The Senate environmental bond also ensures that climate change prevention programs are sufficiently funded and authorizes capitalization of the Global Warming Solutions Trust Fund, which is to be used to fund costs associated with implementation of the Global Warming Solutions Act, the Commonwealth’s Clean Energy and Climate Plan, and state and local strategies for climate change adaptation.
Additionally, the bill requires the Executive Office of Energy and Environmental Affairs and the Executive Office of Public Safety and Security to: (i) coordinate to strengthen resilience and prepare for the impacts of climate change; (ii) publish, every five years, an integrated state climate adaptation and hazard mitigation plan; (iii) establish frameworks for state agency and municipal vulnerability assessments that will be incorporated into the state plan; and (iv) implement the state plan and incorporate information learned from implementing the state plan in plan updates.

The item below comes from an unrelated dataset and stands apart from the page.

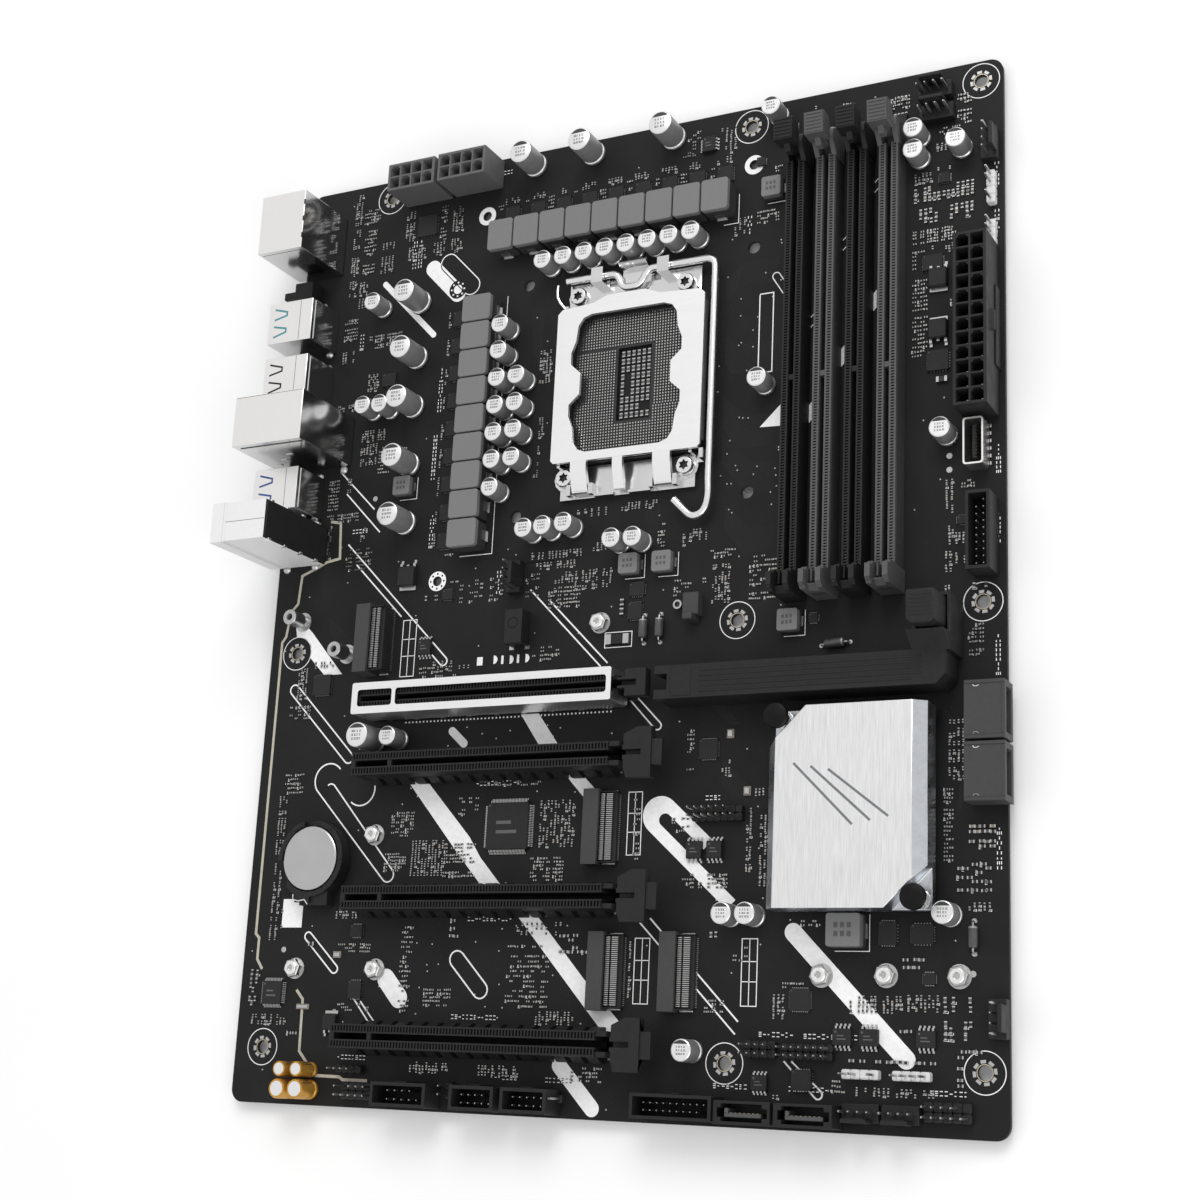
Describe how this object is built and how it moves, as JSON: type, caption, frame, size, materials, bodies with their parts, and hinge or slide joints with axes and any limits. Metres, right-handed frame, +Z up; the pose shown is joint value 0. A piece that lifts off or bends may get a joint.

The House of Representatives previously passed an environmental bond bill on June 13th, under the leadership of Berkshire State Representative Smitty Pignatelli (D- Lenox), who serves as the House Chairman of the Joint Committee on the Environment, Natural Resources & Agriculture. It is expected that a conference committee will be appointed by House and Senate Leadership to negotiate differences between the two bills and develop a final environmental bond to be forwarded to the Governor.